Its provisions, aims, visions and their implementation, The coverage and reach of beneficiaries , Awareness about it and incentives for their adoption and role played by all enforcing authorities, civil society and people.

However one of the most important part for their success is the behavioural and attitudinal changes. Its because it plays crucial role in shaping the habbits of people and their pattern of dealing with the things. The ambitious campaign of Swaccha Bharat has been lagging in its full success due to this. Bangladesh took 15 years to become open defecation free (ODF), while Thailand took 40 years to do so. Changing centuries-old habits of open defecation is a complex and long-term undertaking.



The attitudinal and behavioural changes are also important on part of implementing agencies, the civil servants as well. Their service orientation, dedication and integrity makes huge difference in success of government agencies. Their adoption of e governance, inculcating transparency, accountability is also equally important. 

Topic: Attitude; Human values

8) Bias is natural to human behaviour. What do you understand by impartiality? How can we ensure impartiality in professional and personal life? (150 Words)


Introduction :- Bias is an inclination or prejudice for or against one person or group, especially in a way considered to be unfair. Our views are shaped by both internal and external factors like own values, understanding, choices and culture, society etc. Hence being biased is considered natural as in one form or other we generate opinions, express our inclinations. Ex in patriarchal society people are biased for women’s capabilities.

However being impartial is the natural state not being biased. Impartiality is the state of being balanced towards an issue. It’s an ability to judge the things rationally and generate opinions scientifically without basing them on some pre cultivated notions. 

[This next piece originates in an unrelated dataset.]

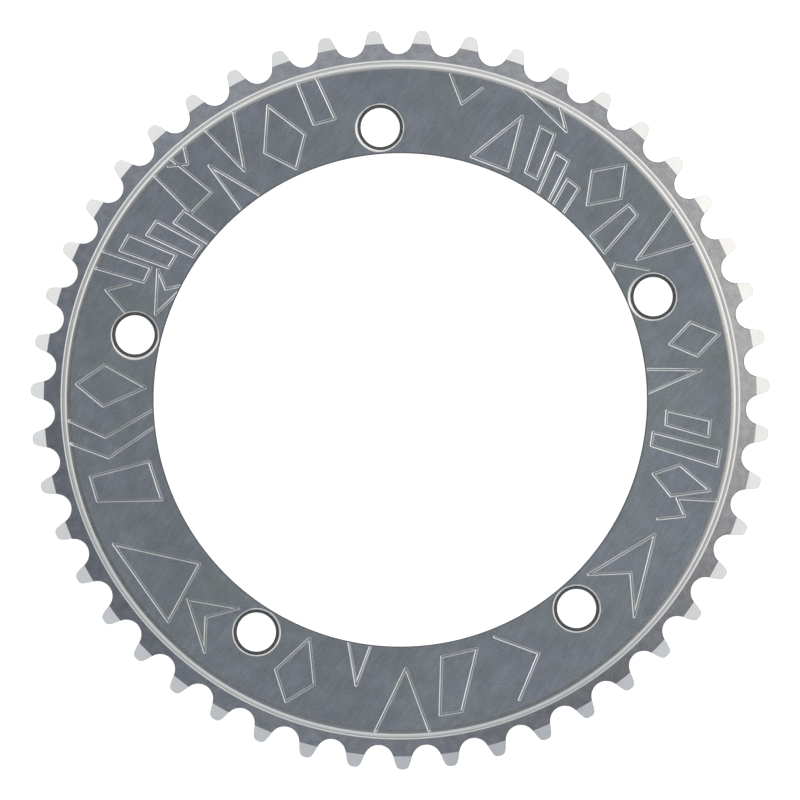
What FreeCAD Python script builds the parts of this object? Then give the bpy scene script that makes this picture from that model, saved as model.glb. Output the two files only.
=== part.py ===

Impartial attitude and behavior is changed to biased attitude owing to many factors hence to ensure impartiality one must ensure following things :-

  • Adhering to ones own rational, balanced approach and scrutinising the set opinions before adopting and inculcating them in ourselves.
  • Following the official rules, regulations, code of ethics, code of conduct in professional life so that the rule of law is maintained.
  • Maintaining integrity, non partisan behaviour, honesty, public spirit, welfare attitude also help in making a person impartial.
  • Learning from others, following ideal personalities example for impartial behaviour and keep on improving ourselves for being balanced is the way out.